#### Exercise objective
Count how many lines hold the word "with" and give that number as the whole answer.

#### Given records
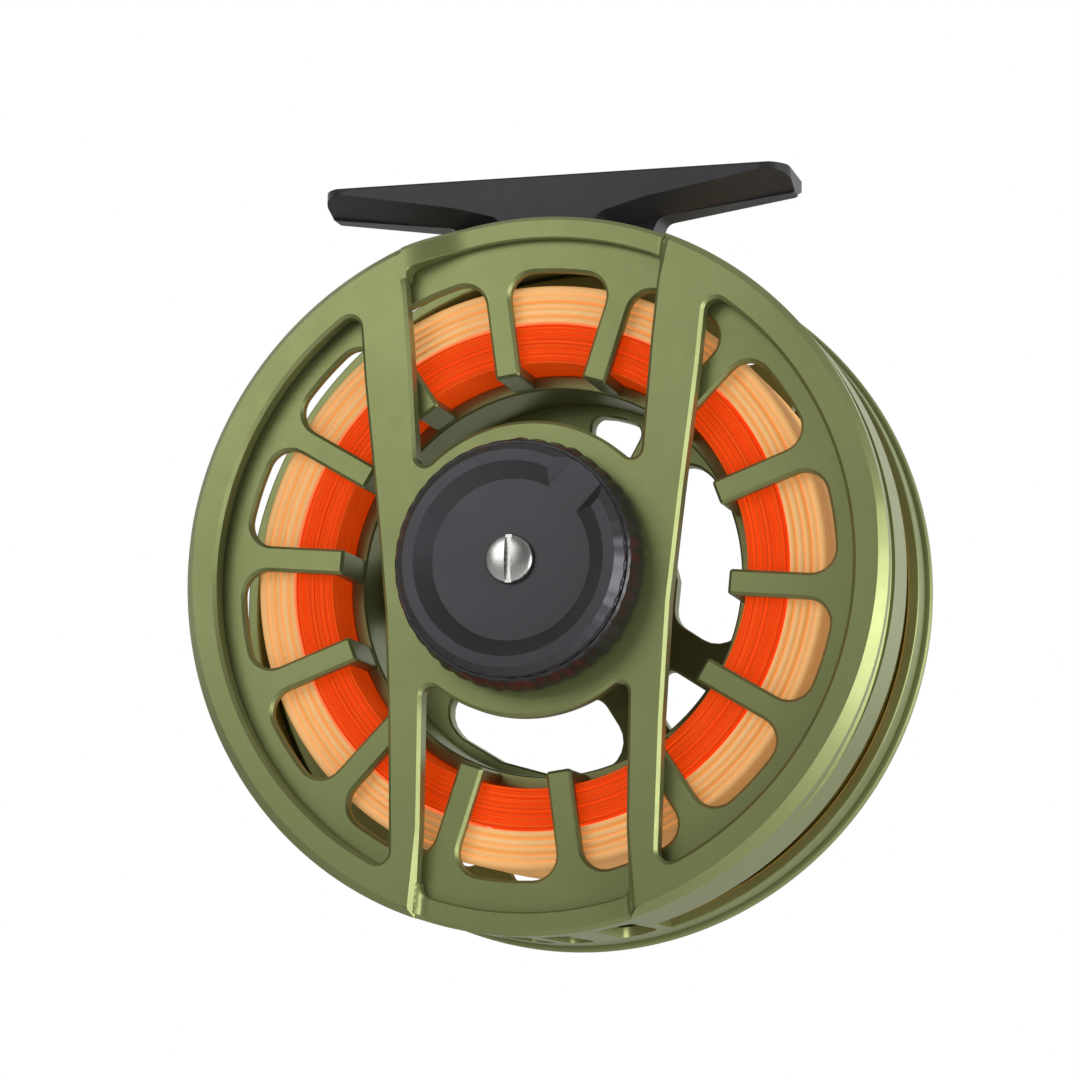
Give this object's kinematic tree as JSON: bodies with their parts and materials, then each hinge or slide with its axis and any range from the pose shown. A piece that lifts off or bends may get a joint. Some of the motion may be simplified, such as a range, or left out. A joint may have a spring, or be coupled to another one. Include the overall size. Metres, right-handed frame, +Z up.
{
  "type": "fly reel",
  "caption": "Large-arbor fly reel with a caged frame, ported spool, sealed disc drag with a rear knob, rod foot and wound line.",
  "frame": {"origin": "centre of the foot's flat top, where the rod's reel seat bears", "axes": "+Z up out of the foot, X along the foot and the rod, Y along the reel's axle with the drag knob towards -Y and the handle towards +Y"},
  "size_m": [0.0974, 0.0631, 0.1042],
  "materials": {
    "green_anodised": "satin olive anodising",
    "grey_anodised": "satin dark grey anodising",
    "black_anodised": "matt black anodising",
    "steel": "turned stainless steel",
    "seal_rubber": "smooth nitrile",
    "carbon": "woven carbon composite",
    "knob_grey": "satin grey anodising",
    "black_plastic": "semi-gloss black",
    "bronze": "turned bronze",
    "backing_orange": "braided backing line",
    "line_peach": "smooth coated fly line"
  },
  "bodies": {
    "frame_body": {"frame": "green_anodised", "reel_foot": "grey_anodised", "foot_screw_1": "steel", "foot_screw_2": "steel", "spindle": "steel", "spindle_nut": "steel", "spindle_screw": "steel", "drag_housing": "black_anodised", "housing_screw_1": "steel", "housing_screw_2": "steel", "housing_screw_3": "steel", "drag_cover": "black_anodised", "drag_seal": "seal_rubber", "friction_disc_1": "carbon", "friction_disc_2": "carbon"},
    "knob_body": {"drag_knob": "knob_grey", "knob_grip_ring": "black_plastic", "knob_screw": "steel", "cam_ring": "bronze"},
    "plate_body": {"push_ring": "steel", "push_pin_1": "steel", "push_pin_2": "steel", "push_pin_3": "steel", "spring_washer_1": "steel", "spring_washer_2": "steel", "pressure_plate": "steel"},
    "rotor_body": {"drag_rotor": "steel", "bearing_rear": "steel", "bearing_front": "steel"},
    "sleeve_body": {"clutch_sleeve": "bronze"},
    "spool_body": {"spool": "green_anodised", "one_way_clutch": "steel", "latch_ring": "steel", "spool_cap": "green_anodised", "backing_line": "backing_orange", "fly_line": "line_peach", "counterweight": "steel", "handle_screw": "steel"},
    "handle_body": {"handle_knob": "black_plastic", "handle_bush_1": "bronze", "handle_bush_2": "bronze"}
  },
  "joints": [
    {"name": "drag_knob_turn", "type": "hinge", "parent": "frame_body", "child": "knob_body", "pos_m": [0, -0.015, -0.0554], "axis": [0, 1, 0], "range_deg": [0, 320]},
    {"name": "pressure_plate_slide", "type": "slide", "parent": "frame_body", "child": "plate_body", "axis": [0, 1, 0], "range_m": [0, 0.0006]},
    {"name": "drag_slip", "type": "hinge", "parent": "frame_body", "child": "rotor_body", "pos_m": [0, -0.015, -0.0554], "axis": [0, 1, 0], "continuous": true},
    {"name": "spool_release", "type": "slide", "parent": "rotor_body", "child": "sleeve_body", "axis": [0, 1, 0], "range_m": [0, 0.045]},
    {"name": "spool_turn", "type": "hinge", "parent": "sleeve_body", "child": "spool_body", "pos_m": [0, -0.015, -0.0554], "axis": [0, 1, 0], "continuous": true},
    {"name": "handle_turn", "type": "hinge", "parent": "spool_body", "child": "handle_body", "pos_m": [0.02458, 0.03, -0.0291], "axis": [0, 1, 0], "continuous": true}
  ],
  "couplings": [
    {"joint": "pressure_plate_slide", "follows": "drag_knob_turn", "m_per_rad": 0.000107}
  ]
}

* * *

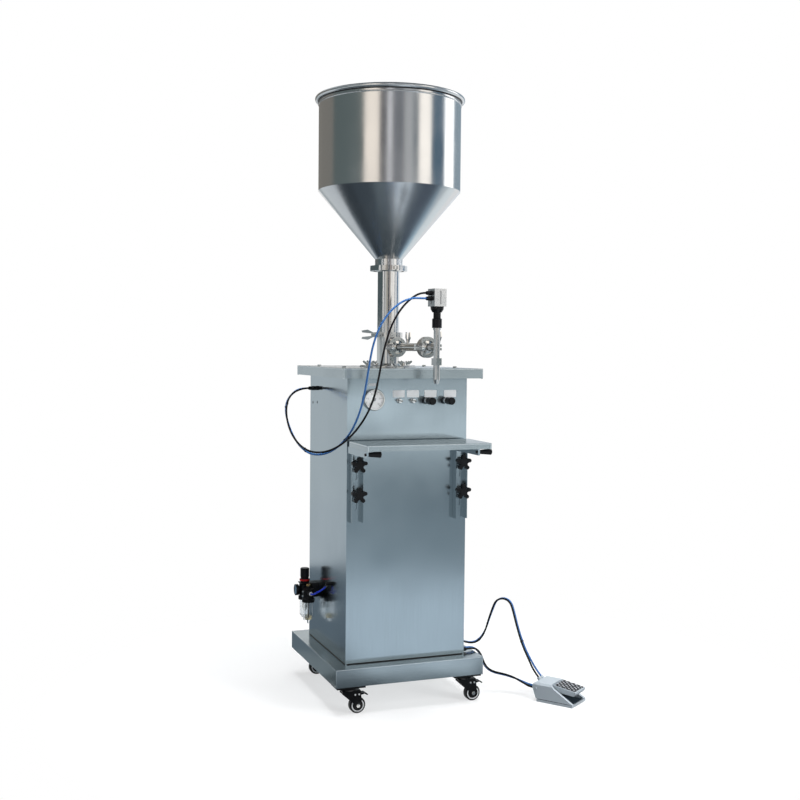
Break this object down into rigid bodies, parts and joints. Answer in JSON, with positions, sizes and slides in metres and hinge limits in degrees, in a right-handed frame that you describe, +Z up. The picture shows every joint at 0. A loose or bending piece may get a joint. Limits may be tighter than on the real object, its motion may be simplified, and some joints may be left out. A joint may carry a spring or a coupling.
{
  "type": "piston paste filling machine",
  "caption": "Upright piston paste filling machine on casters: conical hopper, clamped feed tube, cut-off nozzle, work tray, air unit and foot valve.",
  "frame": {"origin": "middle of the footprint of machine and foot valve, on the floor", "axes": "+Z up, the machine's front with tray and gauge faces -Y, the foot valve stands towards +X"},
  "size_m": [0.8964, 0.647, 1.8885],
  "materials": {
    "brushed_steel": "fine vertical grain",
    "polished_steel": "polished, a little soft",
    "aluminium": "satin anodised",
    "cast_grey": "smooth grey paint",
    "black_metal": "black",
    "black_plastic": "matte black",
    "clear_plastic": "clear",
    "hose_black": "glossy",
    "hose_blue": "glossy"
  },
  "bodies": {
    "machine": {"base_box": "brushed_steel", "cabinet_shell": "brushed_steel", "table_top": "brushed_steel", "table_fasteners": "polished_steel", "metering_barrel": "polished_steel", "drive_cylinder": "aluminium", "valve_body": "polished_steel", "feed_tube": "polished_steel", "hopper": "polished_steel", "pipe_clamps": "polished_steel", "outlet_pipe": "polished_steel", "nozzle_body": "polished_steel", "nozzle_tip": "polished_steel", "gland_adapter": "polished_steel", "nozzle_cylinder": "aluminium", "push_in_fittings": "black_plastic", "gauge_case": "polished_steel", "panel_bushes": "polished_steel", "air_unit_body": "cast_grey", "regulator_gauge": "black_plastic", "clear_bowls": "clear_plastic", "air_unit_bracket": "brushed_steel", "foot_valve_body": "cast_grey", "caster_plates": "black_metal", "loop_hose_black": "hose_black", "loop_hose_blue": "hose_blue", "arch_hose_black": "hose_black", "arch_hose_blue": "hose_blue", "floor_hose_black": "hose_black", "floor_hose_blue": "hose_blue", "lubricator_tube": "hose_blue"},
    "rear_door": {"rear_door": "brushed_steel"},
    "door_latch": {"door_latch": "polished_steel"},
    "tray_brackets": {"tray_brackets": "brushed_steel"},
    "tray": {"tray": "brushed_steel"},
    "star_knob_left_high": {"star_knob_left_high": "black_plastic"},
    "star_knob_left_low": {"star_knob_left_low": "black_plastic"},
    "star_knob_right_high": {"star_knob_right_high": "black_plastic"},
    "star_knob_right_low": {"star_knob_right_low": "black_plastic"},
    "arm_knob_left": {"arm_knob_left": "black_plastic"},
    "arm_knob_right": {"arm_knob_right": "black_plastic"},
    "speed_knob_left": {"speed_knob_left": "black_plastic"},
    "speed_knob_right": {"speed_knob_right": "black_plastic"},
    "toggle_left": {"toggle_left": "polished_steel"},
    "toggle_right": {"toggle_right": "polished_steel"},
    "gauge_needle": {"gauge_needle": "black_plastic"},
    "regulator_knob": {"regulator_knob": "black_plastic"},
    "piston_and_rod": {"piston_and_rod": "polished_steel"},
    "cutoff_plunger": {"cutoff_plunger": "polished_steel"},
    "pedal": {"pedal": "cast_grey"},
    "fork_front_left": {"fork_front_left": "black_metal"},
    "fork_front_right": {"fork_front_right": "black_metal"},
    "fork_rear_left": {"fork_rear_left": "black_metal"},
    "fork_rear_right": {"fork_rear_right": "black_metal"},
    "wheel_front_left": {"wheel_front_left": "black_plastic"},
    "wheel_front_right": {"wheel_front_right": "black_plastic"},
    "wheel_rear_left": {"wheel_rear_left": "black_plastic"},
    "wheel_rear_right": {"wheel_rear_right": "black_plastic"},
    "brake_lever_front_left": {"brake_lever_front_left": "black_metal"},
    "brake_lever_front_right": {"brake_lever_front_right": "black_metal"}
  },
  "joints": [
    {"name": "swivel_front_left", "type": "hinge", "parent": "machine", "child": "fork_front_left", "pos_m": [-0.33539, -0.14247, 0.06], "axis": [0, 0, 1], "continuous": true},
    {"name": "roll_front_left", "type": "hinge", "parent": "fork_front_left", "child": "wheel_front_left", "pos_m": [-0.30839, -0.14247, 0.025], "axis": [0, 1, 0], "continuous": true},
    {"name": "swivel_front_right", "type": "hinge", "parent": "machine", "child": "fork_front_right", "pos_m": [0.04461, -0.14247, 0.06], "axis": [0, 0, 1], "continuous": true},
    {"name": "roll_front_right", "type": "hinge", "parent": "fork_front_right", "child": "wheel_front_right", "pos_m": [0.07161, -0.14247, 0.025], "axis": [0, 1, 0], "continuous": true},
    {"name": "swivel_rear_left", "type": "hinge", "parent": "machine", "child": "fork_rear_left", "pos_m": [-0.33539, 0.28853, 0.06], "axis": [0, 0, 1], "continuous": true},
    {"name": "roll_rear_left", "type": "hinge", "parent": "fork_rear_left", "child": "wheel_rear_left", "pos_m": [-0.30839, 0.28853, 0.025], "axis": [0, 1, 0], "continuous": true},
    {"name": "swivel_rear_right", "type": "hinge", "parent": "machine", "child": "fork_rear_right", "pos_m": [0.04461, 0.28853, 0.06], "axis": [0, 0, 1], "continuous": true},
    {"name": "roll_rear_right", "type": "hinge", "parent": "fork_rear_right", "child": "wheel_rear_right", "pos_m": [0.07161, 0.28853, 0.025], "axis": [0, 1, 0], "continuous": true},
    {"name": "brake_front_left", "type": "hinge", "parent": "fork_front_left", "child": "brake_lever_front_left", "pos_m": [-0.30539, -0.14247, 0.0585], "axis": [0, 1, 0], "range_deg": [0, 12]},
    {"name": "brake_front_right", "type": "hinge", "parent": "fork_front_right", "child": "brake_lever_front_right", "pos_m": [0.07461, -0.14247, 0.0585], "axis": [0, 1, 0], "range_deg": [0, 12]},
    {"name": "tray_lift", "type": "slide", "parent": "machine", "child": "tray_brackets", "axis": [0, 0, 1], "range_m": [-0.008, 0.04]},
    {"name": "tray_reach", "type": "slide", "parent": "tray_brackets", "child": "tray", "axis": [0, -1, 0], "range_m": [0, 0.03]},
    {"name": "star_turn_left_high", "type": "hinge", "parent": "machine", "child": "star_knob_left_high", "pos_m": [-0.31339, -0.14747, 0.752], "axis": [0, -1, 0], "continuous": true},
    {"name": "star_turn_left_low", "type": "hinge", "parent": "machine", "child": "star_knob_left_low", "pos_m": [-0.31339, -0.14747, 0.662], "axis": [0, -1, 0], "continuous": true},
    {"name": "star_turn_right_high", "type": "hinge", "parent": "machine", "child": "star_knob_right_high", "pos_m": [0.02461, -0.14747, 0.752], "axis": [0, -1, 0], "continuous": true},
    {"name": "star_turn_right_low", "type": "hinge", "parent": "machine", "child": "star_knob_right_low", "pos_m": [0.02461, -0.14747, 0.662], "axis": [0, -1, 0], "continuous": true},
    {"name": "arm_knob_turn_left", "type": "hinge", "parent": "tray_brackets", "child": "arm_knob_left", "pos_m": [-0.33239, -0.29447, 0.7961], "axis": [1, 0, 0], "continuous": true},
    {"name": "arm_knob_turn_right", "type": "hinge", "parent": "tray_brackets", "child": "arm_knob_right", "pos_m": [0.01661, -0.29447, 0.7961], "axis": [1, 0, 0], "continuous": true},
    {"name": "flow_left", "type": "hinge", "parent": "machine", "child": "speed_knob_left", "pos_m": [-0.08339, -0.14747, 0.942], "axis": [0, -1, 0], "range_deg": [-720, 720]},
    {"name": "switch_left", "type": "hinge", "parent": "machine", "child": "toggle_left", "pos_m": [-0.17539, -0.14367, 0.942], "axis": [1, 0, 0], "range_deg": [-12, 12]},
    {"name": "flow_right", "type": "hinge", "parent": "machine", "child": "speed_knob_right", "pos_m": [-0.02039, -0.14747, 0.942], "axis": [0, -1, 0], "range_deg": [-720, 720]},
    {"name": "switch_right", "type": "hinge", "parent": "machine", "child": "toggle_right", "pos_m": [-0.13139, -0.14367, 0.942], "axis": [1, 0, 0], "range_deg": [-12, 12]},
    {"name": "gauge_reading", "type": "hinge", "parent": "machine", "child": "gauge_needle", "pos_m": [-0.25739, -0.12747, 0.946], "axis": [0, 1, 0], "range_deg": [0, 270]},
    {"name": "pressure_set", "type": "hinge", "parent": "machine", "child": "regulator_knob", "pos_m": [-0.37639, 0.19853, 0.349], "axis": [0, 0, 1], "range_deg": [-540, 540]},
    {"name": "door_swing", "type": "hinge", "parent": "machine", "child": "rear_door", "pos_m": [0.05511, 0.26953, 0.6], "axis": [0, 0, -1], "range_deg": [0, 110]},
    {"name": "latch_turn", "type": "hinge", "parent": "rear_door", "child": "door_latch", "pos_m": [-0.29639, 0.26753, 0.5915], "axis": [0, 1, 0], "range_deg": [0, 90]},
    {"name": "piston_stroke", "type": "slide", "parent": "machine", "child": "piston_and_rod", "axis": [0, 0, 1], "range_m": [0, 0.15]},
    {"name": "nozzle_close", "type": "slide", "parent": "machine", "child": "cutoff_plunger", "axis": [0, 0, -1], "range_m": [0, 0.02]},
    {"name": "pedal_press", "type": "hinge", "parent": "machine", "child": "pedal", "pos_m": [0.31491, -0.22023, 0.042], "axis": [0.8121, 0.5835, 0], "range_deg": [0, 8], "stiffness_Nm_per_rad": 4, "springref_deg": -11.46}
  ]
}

#### Solved problem
5